__YOUR TASK__
Reproduce each record below exactly as written.

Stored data

┌──

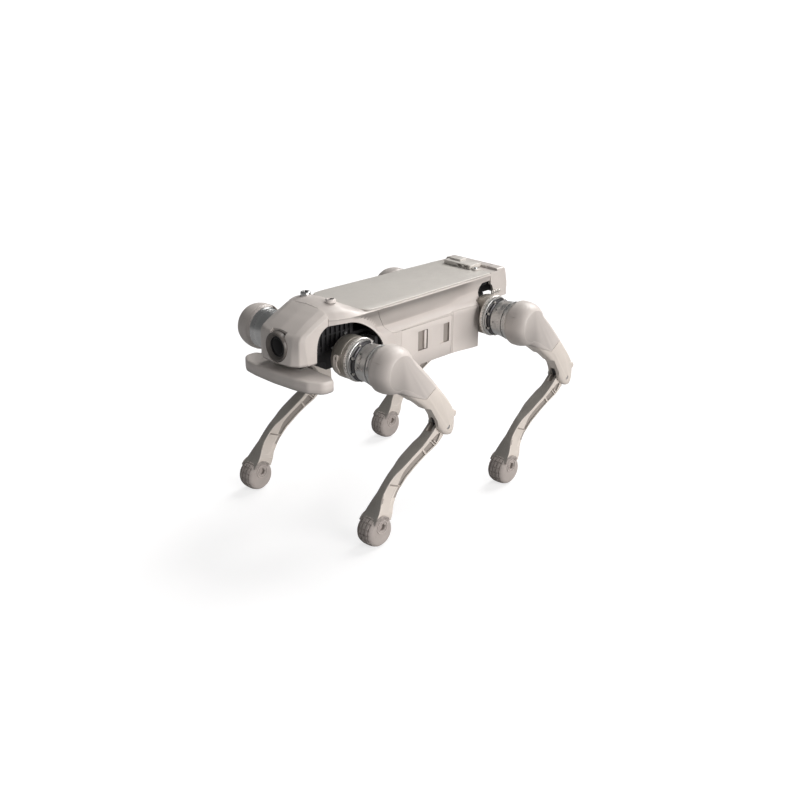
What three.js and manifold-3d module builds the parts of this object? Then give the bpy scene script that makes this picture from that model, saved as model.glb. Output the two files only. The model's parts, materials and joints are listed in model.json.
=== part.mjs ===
// A four-legged walking robot, about the size of a small dog. Millimetres, +X forward, +Y to the
// robot's left, +Z up. The ground is z = 0, and the origin is under the middle of its bounding box.
import * as THREE from 'three';
import { mergeVertices } from 'three/addons/utils/BufferGeometryUtils.js';
import Module from 'manifold-3d';

const wasm = await Module();
wasm.setup();

// ---------- driving dimensions ----------
const WHEELBASE = 335; // between the front and rear foot centres
const GAP = 0.35; // clearance left between touching pieces
const BOX_MIDDLE = -52.8; // middle of the bounding box, from the middle of the wheelbase

const FOOT_RADIUS = 27.7;
const FOOT_HALF_WIDTH = 17;
const FOOT_AHEAD_OF_HIP = 30;
const HIP_HEIGHT = 300;
const HIP_X = [WHEELBASE / 2 - FOOT_AHEAD_OF_HIP, -WHEELBASE / 2 - FOOT_AHEAD_OF_HIP];
const LEG_PLANE = 151.5; // middle of the knee, calf and foot, from the robot's middle plane

const ROLL_AXIS_Y = 45;
const ROLL_MOTOR_RADIUS = 18;
const BRACKET_RADIUS = 37.5;
const BRACKET_INNER = { front: 57, rear: 66 };
const MOTOR_INNER = 94;
const THIGH_INNER = 134;
const THIGH_OUTER = 183;
const CAP_RADIUS = 40;
const KNEE = new THREE.Vector2(-126, -131); // from the hip axis, in the leg's plane
const CALF_HALF_WIDTH = 11;
const KNEE_FOLD = 50; // degrees each way from the standing pose
const KNEE_STRETCH = 40;
const CALF_ANGLE = -42; // slope of the calf when standing

const PLATE_TOP = 369.5;
const PLATE_THICKNESS = 2.5;
const SHELL_FRONT = 171;
const SHELL_REAR = -221;
const PLATE_FRONT = 104;
const BELLY_BOTTOM = 243;
const WALL = 3;
const SIDE_Y = 67; // outer face of the body's lower side walls
const SEAM_Z = 318;
const ARCH = { behind: 75, ahead: 59, height: 57 };

const BAY = { x0: -110, x1: 17, z0: 246, z1: 315 };

// ---------- materials ----------
const paint = (colour, roughness, metalness = 0) => (
    { color: colour, roughness, metalness }
);
const SHELL_PAINT = paint(0xcfc8c1, 0.42, 0.15);
const PLATE_PAINT = paint(0xc4c1bc, 0.4, 0.2);
const CAST_ALLOY = paint(0xd6cec6, 0.45, 0.3);
const MOTOR_STEEL = paint(0x9fa3a3, 0.28, 0.9);
const BRACKET_ALLOY = paint(0x7d7468, 0.4, 0.7);
const BLACK_PLASTIC = paint(0x17181a, 0.6);
const LENS_GLASS = paint(0x030304, 0.08);
const SOLE_RUBBER = paint(0x8d857e, 0.85);
const BOARD_GREEN = paint(0x23402f, 0.6);

// ---------- small tools ----------
const DEGREE = Math.PI / 180;

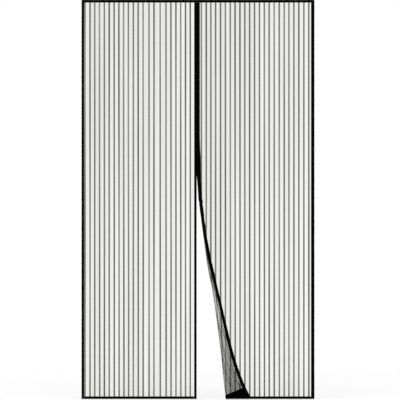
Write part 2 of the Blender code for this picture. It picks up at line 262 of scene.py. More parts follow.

└──

__OUTPUT BELOW__
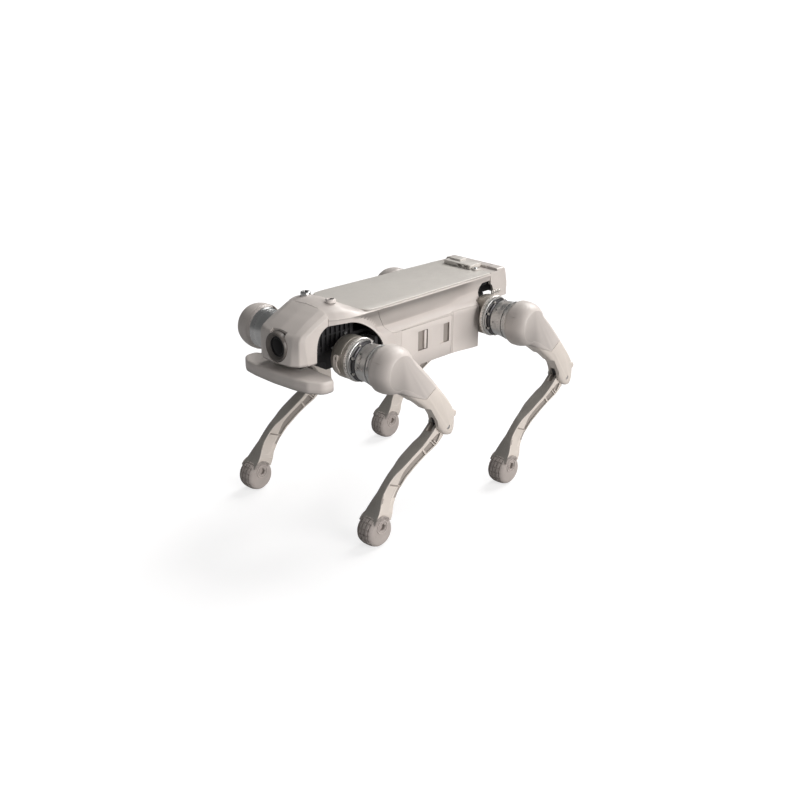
What three.js and manifold-3d module builds the parts of this object? Then give the bpy scene script that makes this picture from that model, saved as model.glb. Output the two files only. The model's parts, materials and joints are listed in model.json.
=== part.mjs ===
// A four-legged walking robot, about the size of a small dog. Millimetres, +X forward, +Y to the
// robot's left, +Z up. The ground is z = 0, and the origin is under the middle of its bounding box.
import * as THREE from 'three';
import { mergeVertices } from 'three/addons/utils/BufferGeometryUtils.js';
import Module from 'manifold-3d';

const wasm = await Module();
wasm.setup();

// ---------- driving dimensions ----------
const WHEELBASE = 335; // between the front and rear foot centres
const GAP = 0.35; // clearance left between touching pieces
const BOX_MIDDLE = -52.8; // middle of the bounding box, from the middle of the wheelbase

const FOOT_RADIUS = 27.7;
const FOOT_HALF_WIDTH = 17;
const FOOT_AHEAD_OF_HIP = 30;
const HIP_HEIGHT = 300;
const HIP_X = [WHEELBASE / 2 - FOOT_AHEAD_OF_HIP, -WHEELBASE / 2 - FOOT_AHEAD_OF_HIP];
const LEG_PLANE = 151.5; // middle of the knee, calf and foot, from the robot's middle plane

const ROLL_AXIS_Y = 45;
const ROLL_MOTOR_RADIUS = 18;
const BRACKET_RADIUS = 37.5;
const BRACKET_INNER = { front: 57, rear: 66 };
const MOTOR_INNER = 94;
const THIGH_INNER = 134;
const THIGH_OUTER = 183;
const CAP_RADIUS = 40;
const KNEE = new THREE.Vector2(-126, -131); // from the hip axis, in the leg's plane
const CALF_HALF_WIDTH = 11;
const KNEE_FOLD = 50; // degrees each way from the standing pose
const KNEE_STRETCH = 40;
const CALF_ANGLE = -42; // slope of the calf when standing

const PLATE_TOP = 369.5;
const PLATE_THICKNESS = 2.5;
const SHELL_FRONT = 171;
const SHELL_REAR = -221;
const PLATE_FRONT = 104;
const BELLY_BOTTOM = 243;
const WALL = 3;
const SIDE_Y = 67; // outer face of the body's lower side walls
const SEAM_Z = 318;
const ARCH = { behind: 75, ahead: 59, height: 57 };

const BAY = { x0: -110, x1: 17, z0: 246, z1: 315 };

// ---------- materials ----------
const paint = (colour, roughness, metalness = 0) => (
    { color: colour, roughness, metalness }
);
const SHELL_PAINT = paint(0xcfc8c1, 0.42, 0.15);
const PLATE_PAINT = paint(0xc4c1bc, 0.4, 0.2);
const CAST_ALLOY = paint(0xd6cec6, 0.45, 0.3);
const MOTOR_STEEL = paint(0x9fa3a3, 0.28, 0.9);
const BRACKET_ALLOY = paint(0x7d7468, 0.4, 0.7);
const BLACK_PLASTIC = paint(0x17181a, 0.6);
const LENS_GLASS = paint(0x030304, 0.08);
const SOLE_RUBBER = paint(0x8d857e, 0.85);
const BOARD_GREEN = paint(0x23402f, 0.6);

// ---------- small tools ----------
const DEGREE = Math.PI / 180;

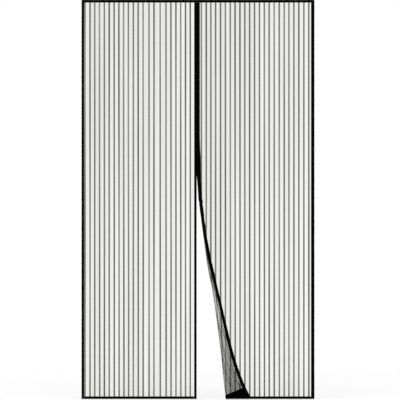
Write part 2 of the Blender code for this picture. It picks up at line 262 of scene.py. More parts follow.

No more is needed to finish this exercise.